Will you be touched as well? To make the experience more educational, each has been accompanied by text written by Rodin himself, sometimes even mentioning a specific piece. “I tried in ‘Balzac’ to find an art that is not photography in sculpture. My principle is to imitate not only form but life.” If only that direction were taken more often by the figure sculptors of today! But Rodin’s work also reflects his status as an art superstar whose every expression, however brief and unresolved, is celebrated as genius. So, the best place to see Rodin in Chicago remains the Art Institute, where his earlier pieces, like “Walking Man,” “Adam,” and one of the “Burghers of Calais” can be found.
There is also an issue with quality of bronze copies because even if a cast is legally one of the twelve “original” copies, all original casts are not the same.
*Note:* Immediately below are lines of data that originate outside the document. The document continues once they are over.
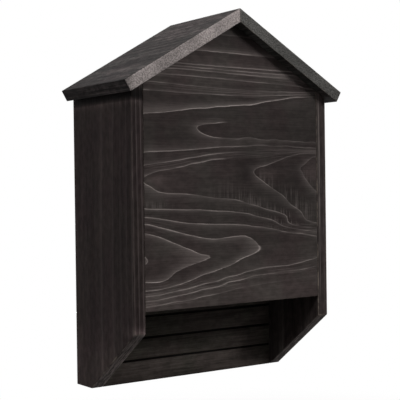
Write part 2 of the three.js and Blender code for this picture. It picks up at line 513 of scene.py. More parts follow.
@dataclass(frozen=True)
class StainFinish:
    """Stain on one board: its tones as a screen shows them, and its grain in real sizes."""

    name: str
    slot: str
    grain: GrainAxis
    field_tone: Tone
    line_tone: Tone
    end_tone: Tone
    drift_tone: Tone = (44, 43, 40)
    worn_tone: Tone = (104, 96, 88)
    rings: RingSource = RingSource.LOG
    pith: Place = (0.0, 0.0, 0.0)
    ring_pitch: float = 0.0045
    wander: float = 0.02
    waver: float = 0.0015
    waver_fineness: float = 150.0
    line_width: float = 0.0007
    glow_share: float = 0.14
    line_strength: float = 0.35
    glow_strength: float = 0.15
    echo_strength: float = 0.1
    tear_strength: float = 0.0
    streak_contrast: float = 0.2
    band_contrast: float = 0.12
    cloud_contrast: float = 0.2
    mottle_contrast: float = 0.18
    pore_contrast: float = 0.3
    pore_fineness: float = 700.0
    pore_stretch: Place = (1.0, 1.0, 0.15)
    wear: float = 0.4
    roughness: float = 0.6
    gloss: float = 0.02
    relief: float = 0.0002


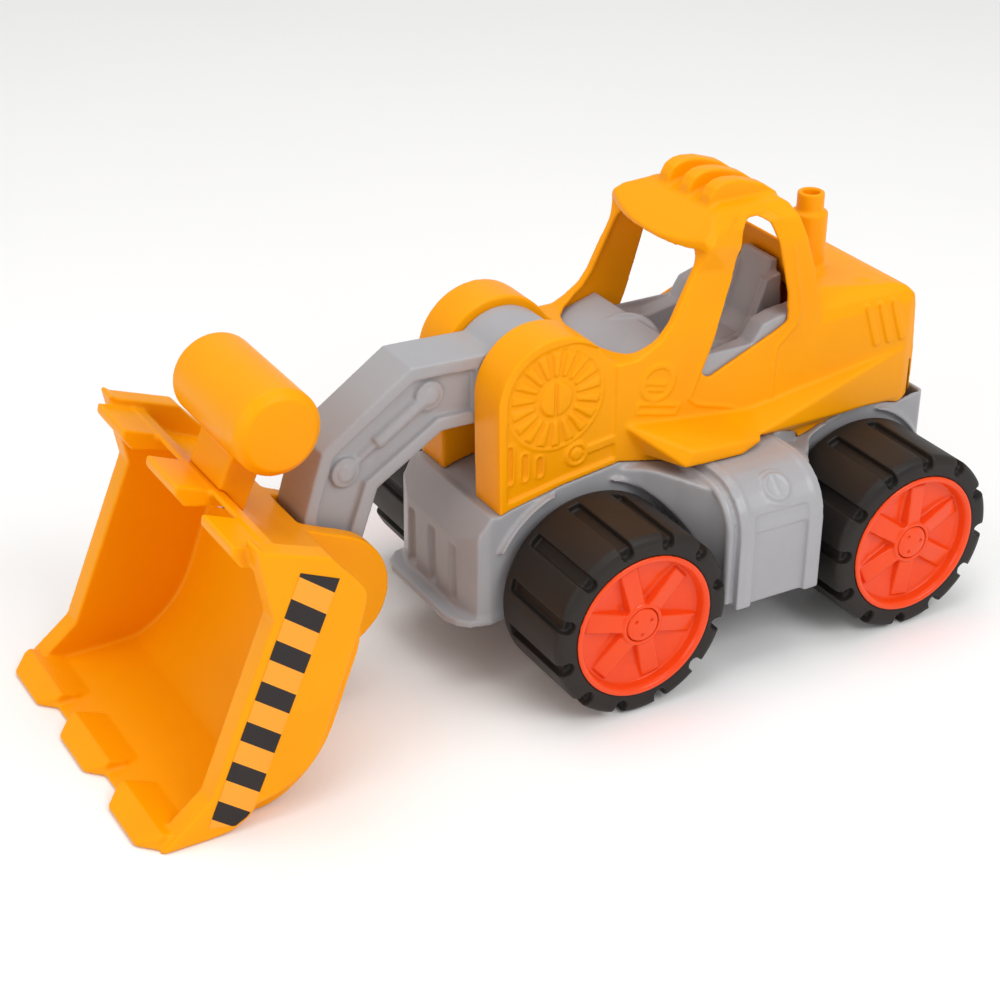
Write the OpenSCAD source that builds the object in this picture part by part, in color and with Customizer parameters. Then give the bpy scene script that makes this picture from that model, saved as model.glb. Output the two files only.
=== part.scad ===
// Toy wheel loader: ride height, arm and bucket as they stand with the bucket flat on the ground.
// +X points forwards to the bucket, +Y to the left, +Z up. The ground is z = 0.

/* [Wheels] */
// Radius of each tyre
tyre_r = 60; // [58:0.5:60]
// Width of each tyre
tyre_w = 68; // [62:1:68]
// Distance between the front and the rear axle
wheel_base = 204; // [202:1:206]
// Radius of the visible face of each rim
rim_r = 46.8; // [45:0.1:48]
// Number of grooves across each tread
groove_count = 12; // [10:1:16]
// Depth of the tread grooves
groove_depth = 4.2; // [2:0.1:4.5]

/* [Pins] */
// Radius of the steel axles and pins
pin_r = 4; // [3:0.5:4.5]
// Radial clearance where a part turns on a pin
run_gap = 0.06; // [0.03:0.01:0.1]

/* [Body] */
// Width of the chassis tub and of the body above it
body_w = 100; // [98:1:104]
// Wall thickness of the moulded shells
wall = 3; // [2.5:0.1:3.2]
// Radius of the round housings beside the arm
housing_r = 39.5; // [38:0.5:40]
// Distance from the middle to the inner face of a housing
housing_in = 19.4; // [19.3:0.1:20]
// Distance from the middle to the outer face of a housing
housing_out = 48.3; // [47:0.1:50]
// Distance from the middle to the outer face of the side steps
step_out = 118; // [110:1:120]

/* [Arm] */
// Position of the arm pivot ahead of the middle of the wheelbase
arm_x = 121.5; // [121:0.5:122]
// Height of the arm pivot
arm_z = 182.4; // [182:0.1:183]
// Radius of the arm's round hub
hub_r = 34.5; // [33:0.5:35]
// Half of the arm's width
arm_half = 18.9; // [18:0.1:19]
// Depth of the recess in each side of the arm
recess = 5; // [3:0.5:6]

/* [Bucket] */
// Position of the bucket pivot ahead of the middle of the wheelbase
tip_x = 264; // [263.5:0.5:264.5]
// Height of the bucket pivot
tip_z = 79; // [78.5:0.5:79.5]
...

The turbulent surface of a Rodin sculpture requires more than merely technical skill at the foundry, and selecting a good cast is not like buying a blue chip stock. It’s too bad that Cantor’s love of sculpture seems to have never progressed beyond a blind adulation (and calculated investment) for a single artist. And it’s also too bad that LUMA has yet to display any of the great twentieth-century liturgical sculpture from its own Christian tradition, the kind of work that no secular museum will now exhibit. The only Christian piece in this show is a portrait of Pope Benedict XV—and according to the artist’s comment posted beside it, the Pope was only willing to pose for one hour, while the sculptor was not willing to work from photographs. But it’s still a good head because, after all, Rodin really was a genius. (Chris Miller)
Through August 16 at the Loyola University Museum of Art, 820 N. Michigan.